── Material provided ──
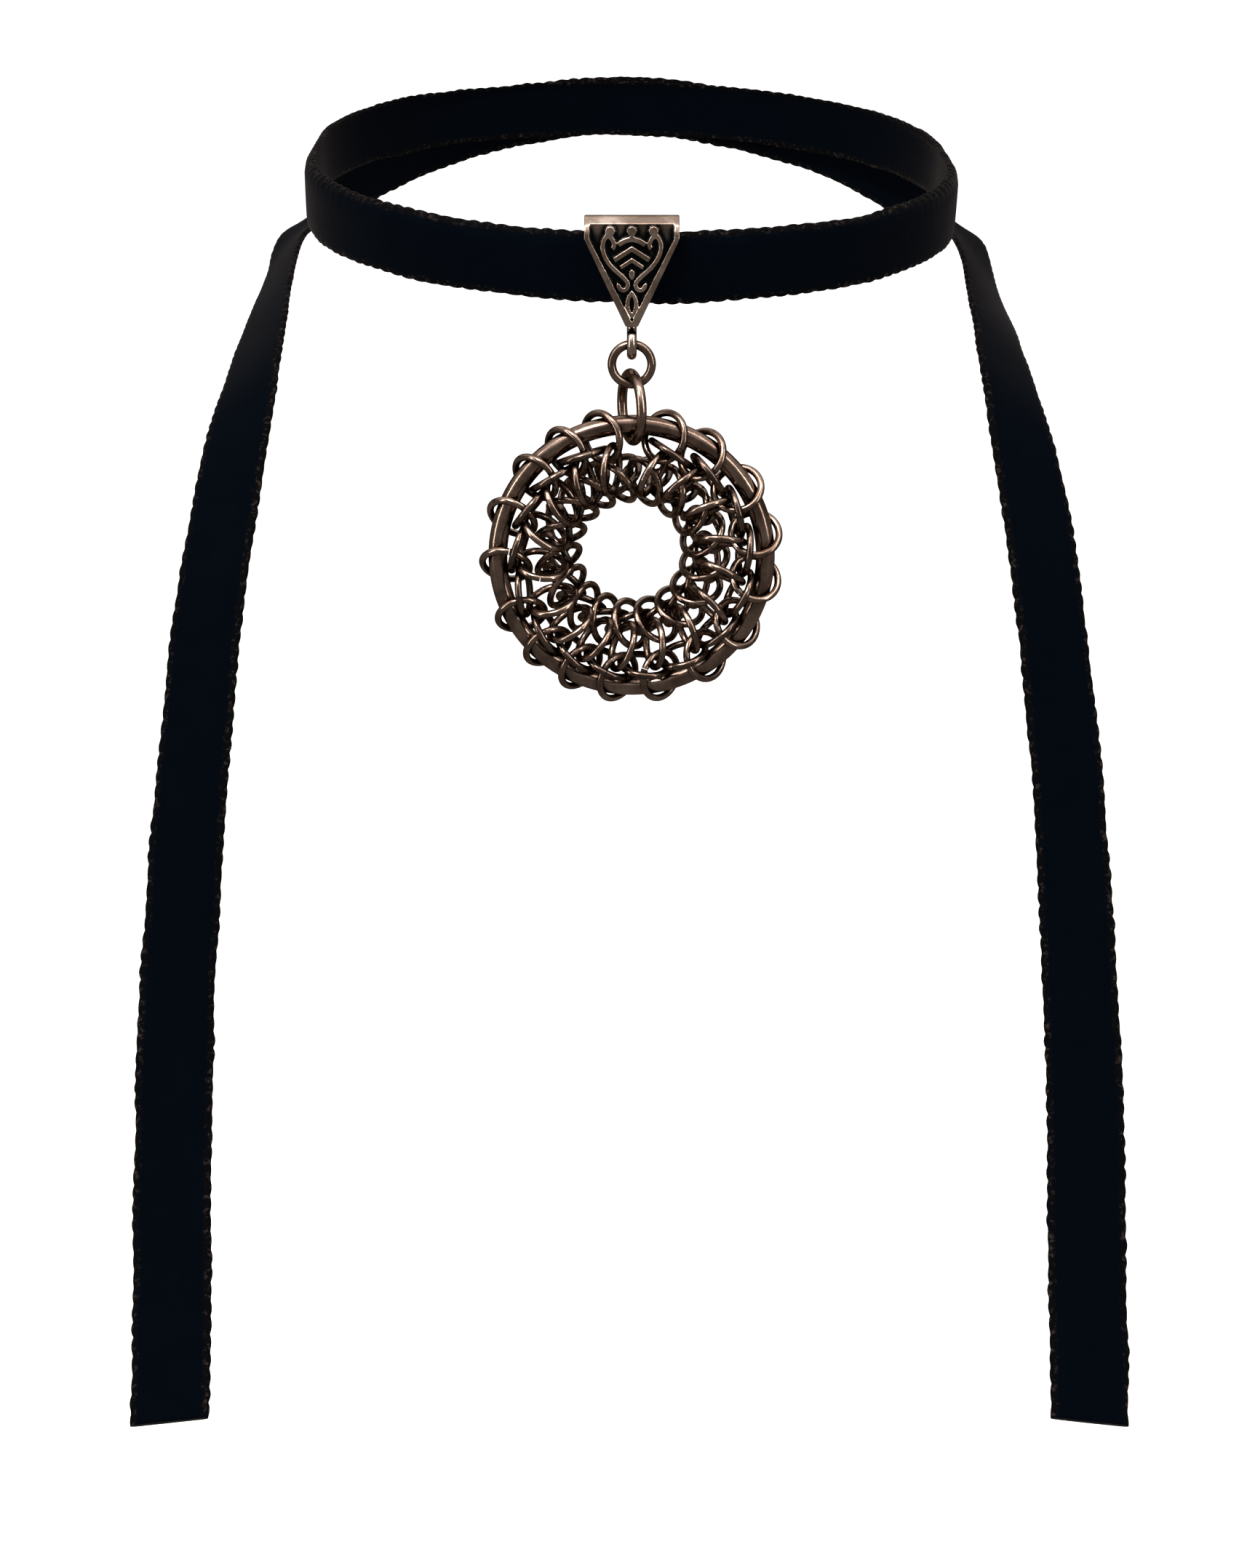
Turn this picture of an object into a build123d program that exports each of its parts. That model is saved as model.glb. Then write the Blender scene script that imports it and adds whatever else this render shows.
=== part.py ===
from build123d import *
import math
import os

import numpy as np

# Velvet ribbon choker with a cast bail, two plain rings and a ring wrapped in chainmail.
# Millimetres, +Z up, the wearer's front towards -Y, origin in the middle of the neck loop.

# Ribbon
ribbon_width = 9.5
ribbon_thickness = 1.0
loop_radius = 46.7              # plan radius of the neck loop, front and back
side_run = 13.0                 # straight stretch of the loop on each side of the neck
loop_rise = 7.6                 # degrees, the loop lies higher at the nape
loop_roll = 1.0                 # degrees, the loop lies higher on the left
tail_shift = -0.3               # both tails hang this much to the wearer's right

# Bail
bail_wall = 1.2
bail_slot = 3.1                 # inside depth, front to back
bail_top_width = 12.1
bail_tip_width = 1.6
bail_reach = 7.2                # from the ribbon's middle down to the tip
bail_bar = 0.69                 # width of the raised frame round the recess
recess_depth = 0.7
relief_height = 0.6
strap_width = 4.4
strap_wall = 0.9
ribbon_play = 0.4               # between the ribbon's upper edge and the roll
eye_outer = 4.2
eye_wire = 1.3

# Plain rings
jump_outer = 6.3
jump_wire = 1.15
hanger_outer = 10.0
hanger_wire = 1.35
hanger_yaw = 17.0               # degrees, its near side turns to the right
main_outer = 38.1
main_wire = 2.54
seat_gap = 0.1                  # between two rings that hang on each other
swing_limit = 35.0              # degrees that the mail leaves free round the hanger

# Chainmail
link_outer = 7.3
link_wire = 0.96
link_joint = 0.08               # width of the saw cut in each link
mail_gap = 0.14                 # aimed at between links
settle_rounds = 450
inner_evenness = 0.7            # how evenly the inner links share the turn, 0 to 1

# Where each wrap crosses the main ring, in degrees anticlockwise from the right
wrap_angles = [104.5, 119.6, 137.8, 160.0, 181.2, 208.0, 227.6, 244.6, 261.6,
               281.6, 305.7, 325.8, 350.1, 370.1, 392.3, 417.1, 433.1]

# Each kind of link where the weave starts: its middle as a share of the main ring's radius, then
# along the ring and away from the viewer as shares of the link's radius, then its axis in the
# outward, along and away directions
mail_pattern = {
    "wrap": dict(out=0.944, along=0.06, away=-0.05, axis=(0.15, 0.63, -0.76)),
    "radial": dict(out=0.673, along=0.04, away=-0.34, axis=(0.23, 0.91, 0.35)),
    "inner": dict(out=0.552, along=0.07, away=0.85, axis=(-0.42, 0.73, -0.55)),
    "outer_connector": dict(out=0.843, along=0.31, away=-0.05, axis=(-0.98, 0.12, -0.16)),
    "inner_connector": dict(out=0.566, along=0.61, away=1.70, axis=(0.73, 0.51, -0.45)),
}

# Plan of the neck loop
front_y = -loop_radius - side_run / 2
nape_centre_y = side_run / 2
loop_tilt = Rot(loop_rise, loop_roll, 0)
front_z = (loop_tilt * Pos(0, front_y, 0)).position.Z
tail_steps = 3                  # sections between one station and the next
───
Exercise details → Please print exactly what appears from the first line of the data through the line with "# Millimetres, +Z", including both of those lines and nothing past them.

Final answer →
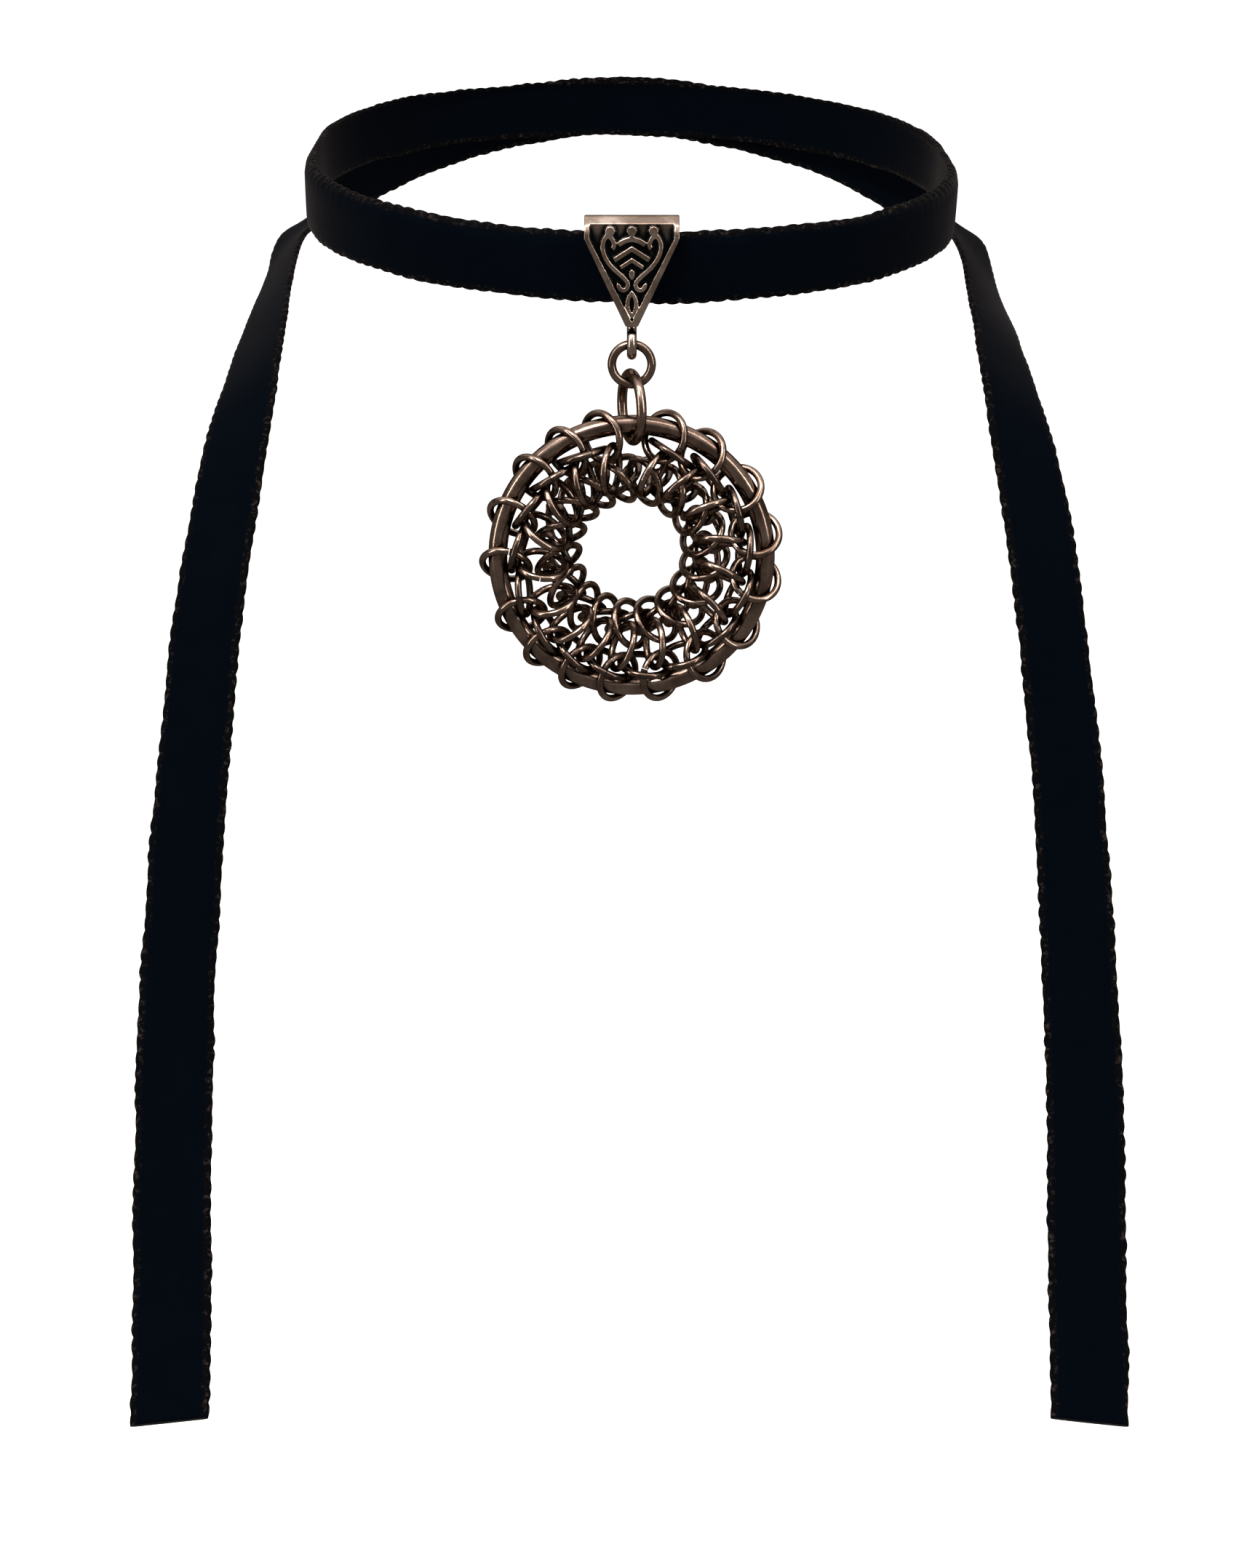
Turn this picture of an object into a build123d program that exports each of its parts. That model is saved as model.glb. Then write the Blender scene script that imports it and adds whatever else this render shows.
=== part.py ===
from build123d import *
import math
import os

import numpy as np

# Velvet ribbon choker with a cast bail, two plain rings and a ring wrapped in chainmail.
# Millimetres, +Z up, the wearer's front towards -Y, origin in the middle of the neck loop.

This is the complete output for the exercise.